→ THE TASK
List, from the lines below, each one with "bodies" in it.

→ MATERIAL PROVIDED
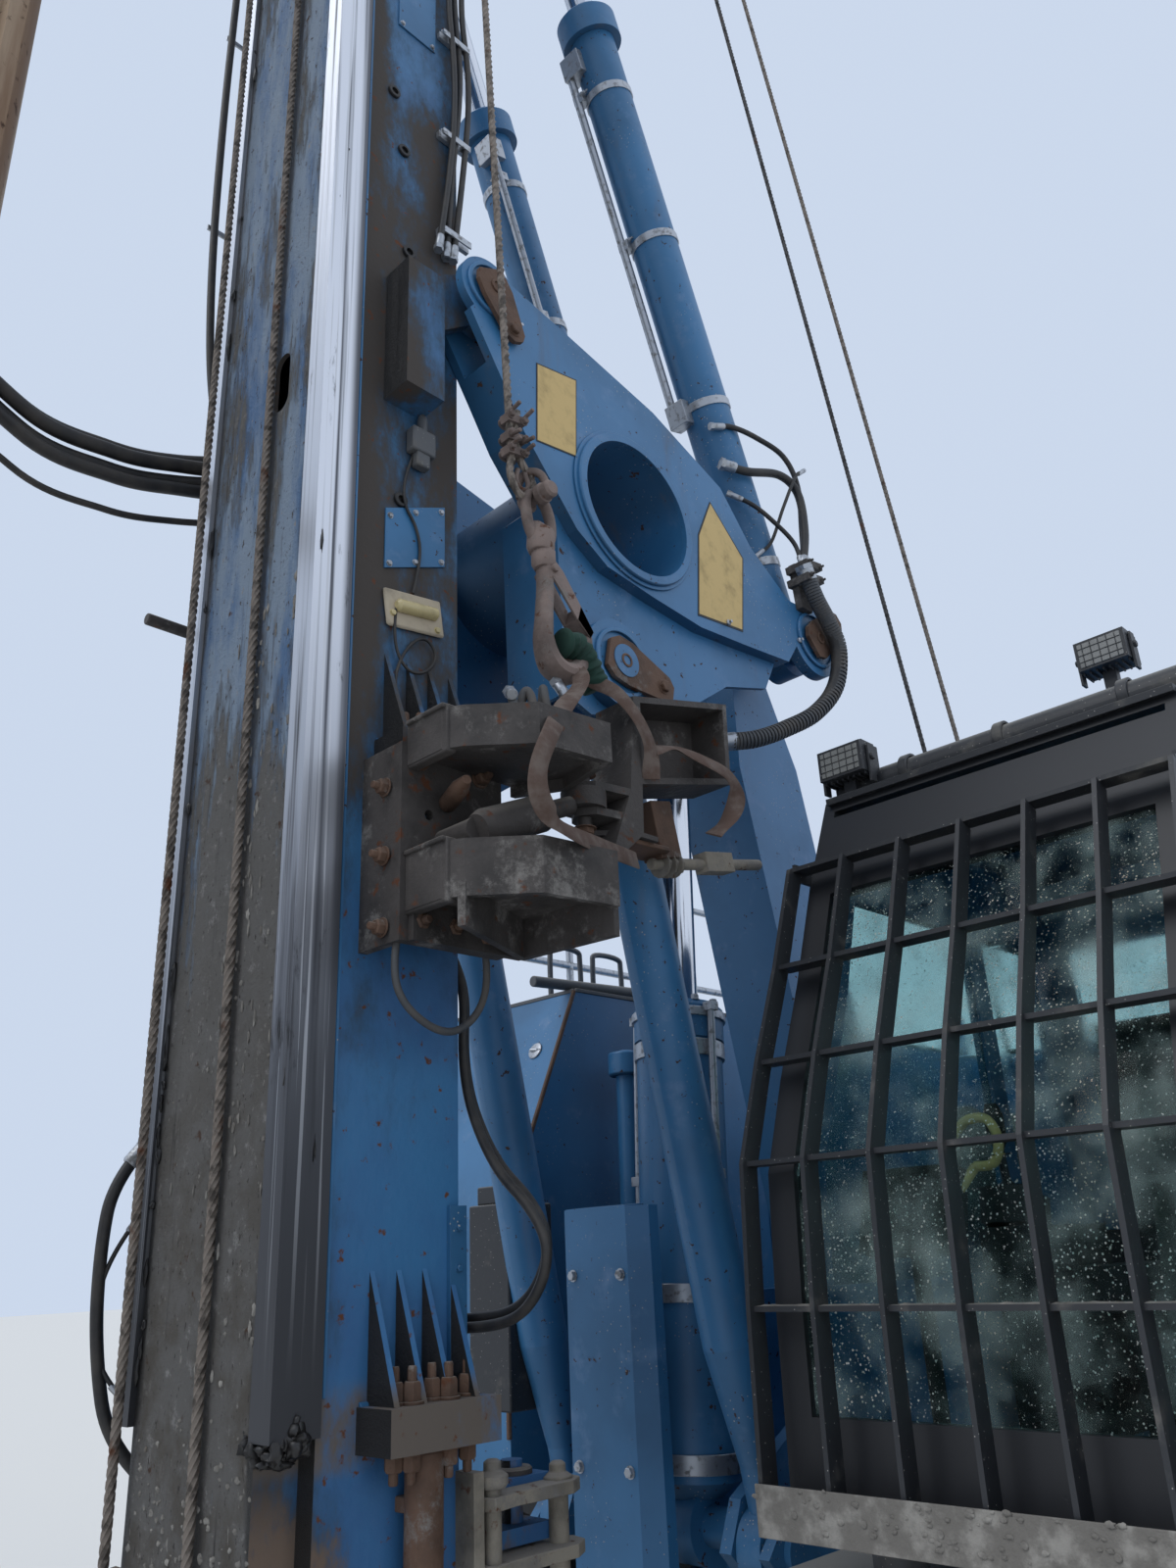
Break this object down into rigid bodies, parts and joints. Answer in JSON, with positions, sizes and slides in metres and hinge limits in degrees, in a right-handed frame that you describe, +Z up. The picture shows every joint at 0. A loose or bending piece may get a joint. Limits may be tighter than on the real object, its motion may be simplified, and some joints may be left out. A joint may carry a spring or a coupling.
{
  "type": "rotary piling rig",
  "caption": "Tracked rotary piling rig with an upright mast on a parallelogram linkage, a kelly bar, a guarded cab, houses and winches.",
  "frame": {"origin": "middle of the footprint, on the ground", "axes": "+Z up, +X forward from the cab to the drill axis, +Y to the operator's left"},
  "size_m": [8.2004, 4.1, 19.33],
  "materials": {
    "tracks": "worn track steel with dry soil",
    "undercarriage": "dark paint, dusty",
    "steel": "bare worn steel",
    "blue": "blue enamel, scuffed, with rust and cement spatter",
    "grey": "grey paint, worn",
    "glass": "tinted",
    "seat": "matte",
    "black": "black paint, dusty",
    "iron": "bare casting",
    "chrome": "ground and plated",
    "polished": "polished by the guide shoes, greasy",
    "kelly": "rusty tan with bright ribs"
  },
  "bodies": {
    "undercarriage": {"carbody": "undercarriage", "track_frames": "undercarriage", "track_left": "tracks", "track_right": "tracks", "track_wheels": "undercarriage", "slew_ring": "steel"},
    "turret": {"turret_frame": "blue", "platforms": "grey", "front_cover": "blue", "cab_shell": "blue", "cab_glass": "glass", "cab_seat": "seat", "cab_guard": "black", "cab_visor": "black", "right_house": "blue", "left_tank": "blue", "engine_house": "blue", "engine_block": "iron", "counterweight": "blue", "winch_frame": "blue", "handrails": "grey"},
    "cab_door_leaf": {"cab_door": "blue", "cab_door_glass": "glass"},
    "main_drum": {"main_winch_drum": "steel"},
    "aux_drum": {"aux_winch_drum": "steel"},
    "arms": {"lower_arms": "blue"},
    "link": {"upper_link": "blue"},
    "triangle": {"triangle_link": "blue"},
    "luff_barrel": {"luffing_barrel": "blue"},
    "luff_rod": {"luffing_rod": "chrome"},
    "tilt_barrels": {"mast_cylinder_barrels": "blue"},
    "tilt_rods": {"mast_cylinder_rods": "chrome"},
    "mast": {"mast_main": "blue", "mast_lower": "blue", "mast_foot": "blue", "mast_rails": "polished", "mast_head": "blue", "guide_bracket": "iron", "guide_jaws": "iron", "guide_cylinder": "iron", "guide_box": "iron"},
    "sheave_1": {"sheave_main_rear": "iron"},
    "sheave_2": {"sheave_main_front": "iron"},
    "sheave_3": {"sheave_aux_rear": "iron"},
    "sheave_4": {"sheave_aux_side": "iron"},
    "carriage": {"rotary_carriage": "blue", "rotary_drive": "blue"},
    "guide": {"kelly_guide": "blue", "swivel": "steel"},
    "kelly": {"kelly_bar": "kelly"}
  },
  "joints": [
    {"name": "slew", "type": "hinge", "parent": "undercarriage", "child": "turret", "pos_m": [-0.30023, 0, 0.956], "axis": [0, 0, 1], "continuous": true},
    {"name": "cab_door_hinge", "type": "hinge", "parent": "turret", "child": "cab_door_leaf", "pos_m": [0.49777, 1.95, 2.05], "axis": [0, 0, 1], "range_deg": [0, 100]},
    {"name": "main_drum_spin", "type": "hinge", "parent": "turret", "child": "main_drum", "pos_m": [-1.70023, 0, 2.15], "axis": [0, 1, 0], "continuous": true},
    {"name": "aux_drum_spin", "type": "hinge", "parent": "turret", "child": "aux_drum", "pos_m": [-2.38023, 0, 2.15], "axis": [0, 1, 0], "continuous": true},
    {"name": "arm_luff", "type": "hinge", "parent": "turret", "child": "arms", "pos_m": [1.05977, 0, 1.1], "axis": [0, 1, 0], "range_deg": [-6, 13]},
    {"name": "triangle_pivot", "type": "hinge", "parent": "arms", "child": "triangle", "pos_m": [1.58023, 0, 3.56976], "axis": [0, 1, 0], "range_deg": [-13.02, 6.02]},
    {"name": "link_pivot", "type": "hinge", "parent": "turret", "child": "link", "pos_m": [-0.08523, 0, 1.59], "axis": [0, 1, 0], "range_deg": [-6.02, 13.02]},
    {"name": "luff_barrel_pivot", "type": "hinge", "parent": "turret", "child": "luff_barrel", "pos_m": [0.92977, 0, 1.1], "axis": [0, 1, 0], "range_deg": [-5.45, 11.78]},
    {"name": "luff_rod_slide", "type": "slide", "parent": "luff_barrel", "child": "luff_rod", "axis": [-0.062, 0, 0.9981], "range_m": [-0.15708, 0.07277]},
    {"name": "mast_tilt", "type": "hinge", "parent": "triangle", "child": "mast", "pos_m": [2.09523, 0, 4.73476], "axis": [0, 1, 0], "range_deg": [-15, 5]},
    {"name": "tilt_barrel_pivot", "type": "hinge", "parent": "triangle", "child": "tilt_barrels", "pos_m": [0.43523, 0, 4.05976], "axis": [0, 1, 0], "range_deg": [-11.49, 3.84]},
    {"name": "tilt_rod_slide", "type": "slide", "parent": "tilt_barrels", "child": "tilt_rods", "axis": [0.3229, 0, 0.9464], "range_m": [-0.37534, 0.12545]},
    {"name": "main_rear_sheave_spin", "type": "hinge", "parent": "mast", "child": "sheave_1", "pos_m": [2.35023, -0.06, 18.96], "axis": [0, 1, 0], "continuous": true},
    {"name": "main_front_sheave_spin", "type": "hinge", "parent": "mast", "child": "sheave_2", "pos_m": [3.25023, -0.06, 18.96], "axis": [0, 1, 0], "continuous": true},
    {"name": "aux_rear_sheave_spin", "type": "hinge", "parent": "mast", "child": "sheave_3", "pos_m": [2.35023, 0.06, 18.96], "axis": [0, 1, 0], "continuous": true},
    {"name": "aux_side_sheave_spin", "type": "hinge", "parent": "mast", "child": "sheave_4", "pos_m": [2.30023, 0.56, 18.96], "axis": [0, 1, 0], "continuous": true},
    {"name": "carriage_slide", "type": "slide", "parent": "mast", "child": "carriage", "axis": [0, 0, 1], "range_m": [-5.5, 1.3]},
    {"name": "kelly_guide_slide", "type": "slide", "parent": "mast", "child": "guide", "axis": [0, 0, 1], "range_m": [-1, 1.2]},
    {"name": "kelly_spin", "type": "hinge", "parent": "guide", "child": "kelly", "pos_m": [3.60023, 0, 12.7], "axis": [0, 0, 1], "continuous": true}
  ],
  "couplings": [
    {"joint": "triangle_pivot", "follows": "arm_luff", "ratio": -1},
    {"joint": "link_pivot", "follows": "arm_luff", "ratio": 1},
    {"joint": "luff_barrel_pivot", "follows": "arm_luff", "ratio": 0.90483},
    {"joint": "luff_rod_slide", "follows": "arm_luff", "m_per_rad": -0.69012},
    {"joint": "tilt_barrel_pivot", "follows": "mast_tilt", "ratio": 0.76473},
    {"joint": "tilt_rod_slide", "follows": "mast_tilt", "m_per_rad": 1.4318}
  ]
}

→ FINAL RESULT
Break this object down into rigid bodies, parts and joints. Answer in JSON, with positions, sizes and slides in metres and hinge limits in degrees, in a right-handed frame that you describe, +Z up. The picture shows every joint at 0. A loose or bending piece may get a joint. Limits may be tighter than on the real object, its motion may be simplified, and some joints may be left out. A joint may carry a spring or a coupling.
  "bodies": {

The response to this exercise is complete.